Esperion announced June 14 that it had established a research arrangement with scientists at the Cleveland Clinic.

Newton said deals like the arrangement with Cleveland Clinic are critical to improving the prospects of Esperion’s clinical drug development efforts. They’re cost effective and they reduce the amount of risk Esperion has to assume.

“We’re going to take advantage of the connections we’ve made, the relationships we already have, and the capability of bringing a multi-talented group together,” he said.

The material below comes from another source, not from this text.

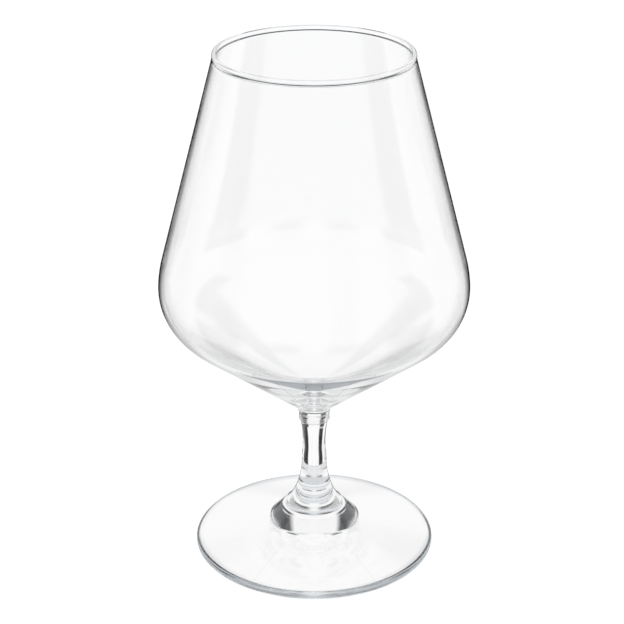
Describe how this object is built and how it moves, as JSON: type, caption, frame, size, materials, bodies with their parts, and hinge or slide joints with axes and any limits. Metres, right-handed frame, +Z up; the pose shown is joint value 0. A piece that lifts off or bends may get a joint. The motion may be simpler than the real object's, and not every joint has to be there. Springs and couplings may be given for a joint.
{
  "type": "brandy snifter",
  "caption": "Clear glass brandy snifter: a wide bowl that narrows to the rim, on a short waisted stem and a round foot.",
  "frame": {"origin": "centre of the ring on which the foot rests, on the glass's axis of revolution", "axes": "+Z up along the axis of revolution, from the foot to the rim; +X and +Y are alike, because the glass is round"},
  "size_m": [0.0938, 0.0938, 0.1604],
  "materials": {
    "clear_glass": "clear soda-lime glass, fire polished"
  },
  "bodies": {
    "root": {"bowl": "clear_glass", "stem": "clear_glass", "foot": "clear_glass"}
  },
  "joints": []
}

Even if that group is smaller.

Contact AnnArbor.com's Nathan Bomey at (734) 623-2587 or nathanbomey@annarbor.com. You can also follow him on Twitter or subscribe to AnnArbor.com's newsletters.

Comments

Rork Kuick

Mon, Jun 21, 2010 : 1:03 p.m.

Interesting comment, trespass. In danger of being more interesting than the article.

trespass

Sun, Jun 20, 2010 : 5:53 a.m.

Partnerships like this, where the Cleveland Clinic shares the financial risk, deserve a great deal of scrutiny. There are often financial conflicts of interest for physicians involved in clinical drug trials but they have occaisionally and famously resulted in scandals. When there is financial risk for the physicians or their employer the conflicts of interest are harder to manage. The financial arrangements are not made available by the parties, which would make it difficult for a patient to give fully informed consent. Is my doctor putting me in this trial for my benefit or am I being exploited? How could a patient really tell? When a peer reviewer looks at the journal article reporting the results, how is he or she to evaluate the incentive to falsify or hype the result? Transparency of the financial arrangements are important and should be part of the evaluation of the protocol by the Cleveland Clinic's Institutional Review Board (IRB) but it is hard for an IRB to be independent when their employer has a financial risk in their approving the protocol. It is hard to imagine the perfect oversight process in such circumstances but it seems that it should at least involve public disclosure of the financial arrangements and review by an IRB not affiliated with the Cleveland Clinic.